The key component to a writing is that it can’t be modified, and this electronic document, the Register believed, was safe, secure, digitally barcoded, and not able to be modified so that it fits within the definition of a writing.

Next, the Register looked to the definition of a signature in the Pennsylvania Rules of Civil Procedure, which provides that a signature can be a mark when the individual cannot write, or a computer-generated signature, or a signature that’s created, transmitted, or received or stored by electronic means unless otherwise provided in the rules.

So, what about PETA? Wouldn’t the wills exception in PETA prohibit the use of electronic signatures on a will? The Register believed that the exception to the exception in PETA applied in this case.
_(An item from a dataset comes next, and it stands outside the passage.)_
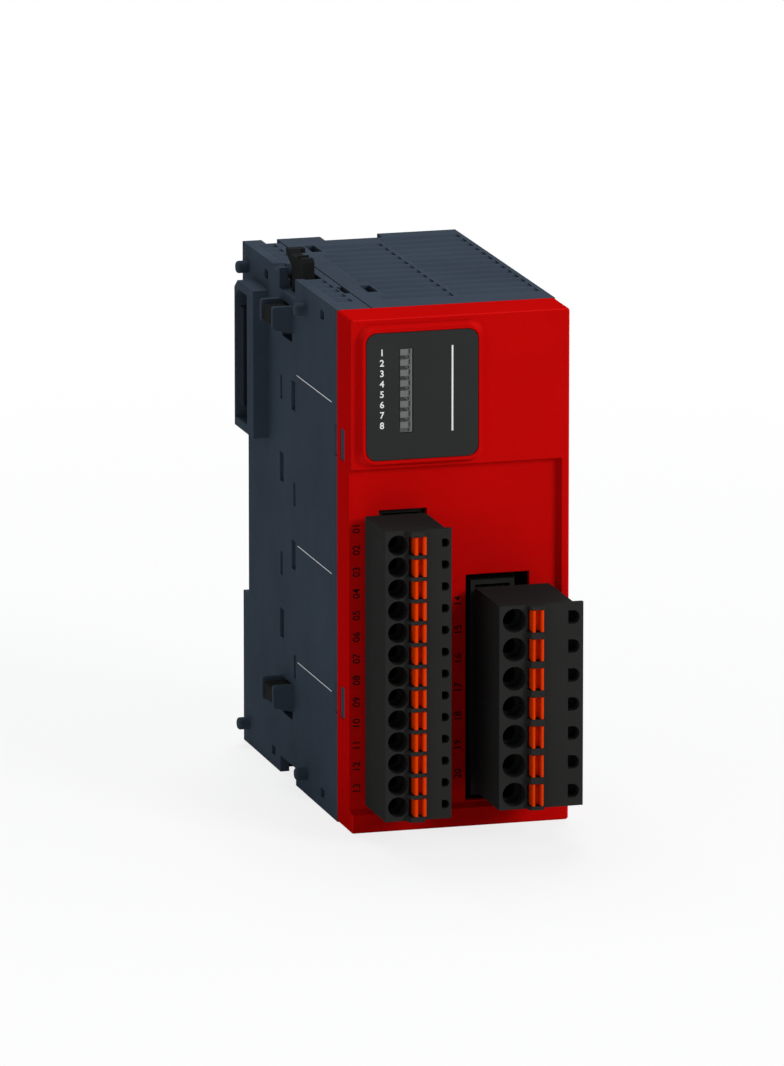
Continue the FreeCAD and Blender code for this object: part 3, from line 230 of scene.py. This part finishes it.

The Register interpreted RULONA, a law other than the will execution laws in the Pennsylvania Probate Code, to authorize the use of electronic signatures on wills.

So, the Register danced around PETA and found Ms. Waltman’s will to be a valid electronic will. Now, many people say that this is a stretched interpretation of RULONA and PETA. Others say that this is only a Register of Wills’ opinion, and it really holds no significant weight. The problem is that it creates a situation in Pennsylvania where this type of Electronic Will may be probated in Cumberland County, but the same exact will would not be probated in other counties in the Commonwealth.

We as drafters need consistency in the law so that we can be assured that a will we draft will be probated anywhere in the state.

So, Karen, can you tell us how an Orphans’ Court in a different county in Pennsylvania dealt with an electronic will after the Waltman decision?

Lancaster County PA Orphans Court Decision: Baker Estate

Karen Fahrner:  Well, yes, Justin, thank you very much. The second case that we want to discuss, the Baker Estate in the Pennsylvania Orphans’ Court of Lancaster County, decided that the electronic will in question was not valid. But unlike Waltman, in Baker, the purported will was signed, and the decedent died before the March 2020 COVID lockdown.

What happened was the decedent sent an email to himself and his fiancée with his typed electronic will attached in an encrypted format. The words reciting the date of execution were at the bottom of page 11 of the electronic will, along with the decedent’s typed name.

On page 12 there was a memorandum regarding the disposition of personal property that stated it is an addendum to the will, and at the end of that page, there were certain execution-related recitations followed by the decedent’s digitized signature. In other words, it was an electronic replica of his manual signature.

There were no subscribing witnesses to the electronic will, and it was not notarized. The court said that even if it assumes the will expressed the decedent’s testamentary intent and his electronic signature was not accessed by others and that the will was password-protected, the decedent’s signature was still absent from the end of the electronic will, and therefore it was not a valid will.

The court said it would not exceed its authority, including its equitable powers, by expanding the statutory requirement in Pennsylvania that a will must be signed at the end, to include the placement of an image towards the end of the document in lieu of a testator’s manual signature. The court noted that PETA does not apply to wills and said that by specifically stating that PETA doesn’t apply to wills, the legislature declined to alter the fundamental requirement in Pennsylvania that a will be executed with an ink signature or mark at its conclusion.

Conclusions

The court, therefore, determined that a digital signature remains unacceptable as a method for will execution in Pennsylvania. So, these two cases, while arising in different contexts and under different facts, reveal serious issues in applying 21st-century electronic signing techniques to wills where there is no statutory framework to allow such wills to be valid.

Margaret Van Houten: Thank you, Justin and Karen, for keeping us updated on this act.